Ainsi, tout le long de l’histoire, se côtoient et parfois se croisent le génie individuel et le génie de la foule. L’un prête à l’autre ce qu’il a de plus simple, de plus vrai, de plus pur. Il lui confie sa pensée encore mal définie, ses passions vagues, ses désirs et ses rêves ; il apporte ses humbles joies et ses obscures douleurs. De ces matériaux primitifs et sacrés, l’autre génie, le génie personnel, compose les œuvres d’art supérieures et définitives. Il choisit et il développe ; il ordonne et il organise ; il élève l’instinct jusqu’à la conscience et fortifie le sentiment par la raison.

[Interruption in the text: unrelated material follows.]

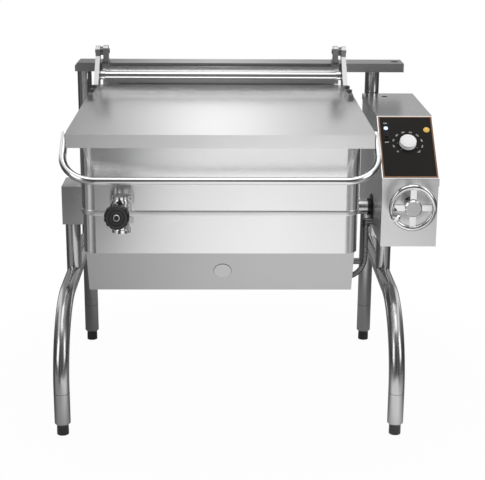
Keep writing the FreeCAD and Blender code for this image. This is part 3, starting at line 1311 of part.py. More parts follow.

En un mot il rend au centuple ce qu’il a reçu, et par cette communication constante, par ce perpétuel échange de services et de bienfaits, l’idéal sociologique se réalise, car la solidarité s’établit entre l’élite et le nombre, entre les grands hommes et l’humanité.

  1. Voir à ce sujet un article du Dr H. Reimann dans l’Allgemeine Musik-Zeitung du 13 octobre 1893.
  2. Voyez De la mélodie populaire dans le « Guillaume Tell » de Rossini, par M. E. van der Straeten.